Богатством русского фольклора нельзя не восхищаться, но горизонтальная культура вертикальной ни при каких условиях не может заменить. Самый лучший лубок несравним с рублевской иконой, «Царь Максимиан» — не «Макбет» и былина об Илье Муромце — не «Божественная Комедия» и даже не «Песнь о Роланде». Для литературы и искусства допетровской Руси характерно обилие произведений, приближающихся к фольклорным и достигающих, с точки зрения народного искусства, весьма высокого художественного уровня, но также характерны редкость и отъединенность таких созданий высокого вкуса или бурного творческого огня, как «Слово о полку Игореве», проповеди Кирилла Туровского, «Троица» Рублева, Покровская церковь на реке Нерли или храм в Коломенском под Москвой.

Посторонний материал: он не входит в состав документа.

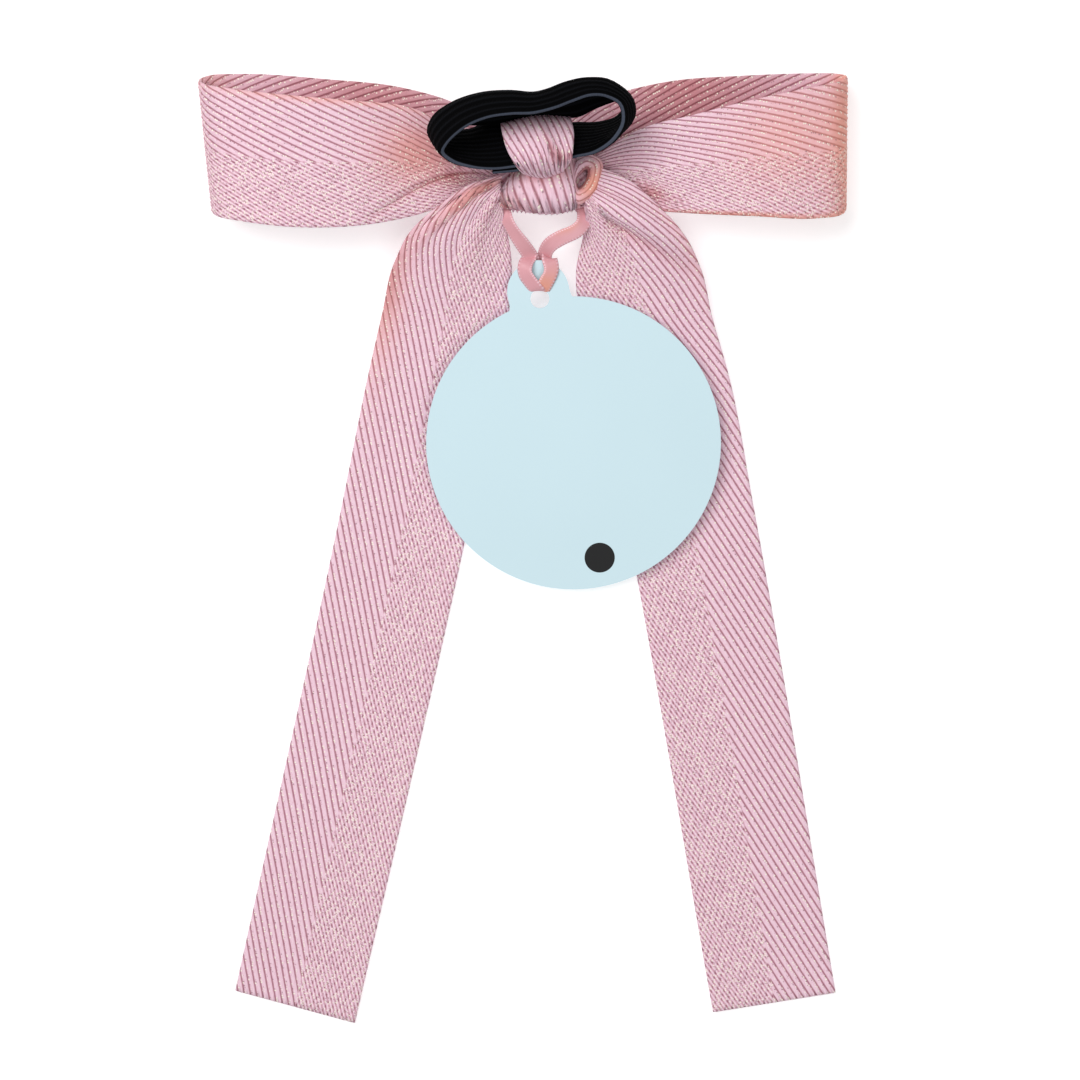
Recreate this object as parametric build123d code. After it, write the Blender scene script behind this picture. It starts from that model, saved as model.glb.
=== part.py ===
from build123d import *
import math
import os

# Ribbon hair bow with two loops and two tails, its elastic hair tie and its swing tag.
# It lies flat on its front: +Z is up, out of the back of the bow, +Y runs from the tails to
# the loops, and the origin is on the table under the middle of the bow. Millimetres.

os.makedirs("parts", exist_ok=True)

# Bow ribbon: 25 mm herringbone twill tape
RIBBON_WIDTH = 25.0
RIBBON_THICK = 0.8
TABLE_LAYER_Z = RIBBON_THICK / 2

# Knot
KNOT_LEFT = -3.9
KNOT_RIGHT = 11.7
KNOT_MIDDLE_X = (KNOT_LEFT + KNOT_RIGHT) / 2
KNOT_WIDTH = KNOT_RIGHT - KNOT_LEFT
FRONT_KNOT_LOW_Y = 66.5
FRONT_KNOT_HIGH_Y = 80.5
FRONT_KNOT_HEIGHT = 3.2
CORE_LOW_Y = 67.5
CORE_HIGH_Y = 76.2
CORE_BASE_Z = 3.3
CORE_TOP_Z = 8.3
BACK_BAND_LOW_Y = 66.2
BACK_BAND_HIGH_Y = 71.6
BACK_BAND_BASE_Z = 8.8
BACK_BAND_TOP_Z = 11.5
KNOT_ROUNDING = 1.4

# Side tuck: the ribbon that turns back beside the knot
TUCK_LEFT = 12.0
TUCK_RIGHT = 14.6
TUCK_LOW_Y = 74.2
TUCK_HIGH_Y = 78.2
TUCK_BASE_Z = 8.9
TUCK_TOP_Z = 11.6
TUCK_HOLE_RADIUS = 0.7

# Hair tie: a flat ribbed elastic loop, held by a folded ribbon strap
ELASTIC_WIDTH = 9.0
ELASTIC_THICK = 1.0
ELASTIC_TILT = 38.0
ELASTIC_ROLL = 9.0
ELASTIC_CENTRE = (1.8, 82.6, 18.0)
ELASTIC_CORNERS = [(-20.4, -8.0), (20.4, -8.0), (20.4, 8.6), (1.5, 6.4), (-20.4, 7.6)]
ELASTIC_CORNER_RADII = [6.5, 7.0, 7.5, 14.0, 6.0]

STRAP_LEFT = -2.6
STRAP_RIGHT = 9.9
STRAP_THICK = 1.0
STRAP_CORNERS = [(78.2, 7.1), (71.0, 16.3), (75.4, 19.9), (84.3, 13.2), (83.0, 8.0)]
STRAP_CORNER_RADII = [1.4, 1.4, 1.8, 2.2, 2.0]
STRAP_ROOT = (73.2, 12.7)
STRAP_ROOT_RADIUS = 1.1

# Swing tag: a card disc with a round tab
TAG_RADIUS = 28.5
TAG_THICK = 0.5
TAB_RADIUS = 5.95
TAB_CENTRE_Y = 30.2
TAB_FILLET = 1.2
TAG_HOLE_RADIUS = 1.8
TAG_HOLE_Y = 28.8
TAG_CENTRE = (9.9, 22.1, 4.3)
TAG_TURN = 13.05
TAG_SLOPE = 4.0

# Satin ribbon of the tag
SATIN_WIDTH = 3.0
SATIN_THICK = 0.4
HITCH_TOP_Y = 36.6
HITCH_LEG_SPREAD = 3.1
HITCH_LIFT = 0.15
HITCH_PLUG_RADIUS = 1.2
WAIST_RUN_Y = 68.6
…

Сложившиеся за эти долгие века церковный быт и религиозно-нравственное сознание русского народа составляют едва ли не самое глубокое и прекрасное проявление народного христианства, какое вообще явила нам история; это, однако, не должно заставить нас закрыть глаза на чрезвычайную скудость древнерусской религиозной мысли сравнительно с западной или византийской, на полное отсутствие у нас чего-либо подобного возникновению великих монашеских орденов, подъему философского и мистического созерцания, всему тому расцвету высокой религиозной культуры, каким отмечена вершина западного Средневековья. И точно так же разнообразным, развитым, утонченным формам народного общественного быта противостоит в Древней Руси слабость, расплывчатость или первобытная грубость государственного устройства и вообще высоких общественных форм. Повсюду возвращаешься к той же картине: русский народ растекается по бескрайным своим степям и лесам, он живет совсем не дикарской, но осмысленно-трудовой, благообразной и не лишенной творчества жизнью, однако, этой жизнью, этой степенью творчества он как будто и готов удовлетвориться, отказавшись от тех его степеней, что требуют совсем другого дерзания, напряжения, риска, а в социальной своей основе — прежде всего неравенства.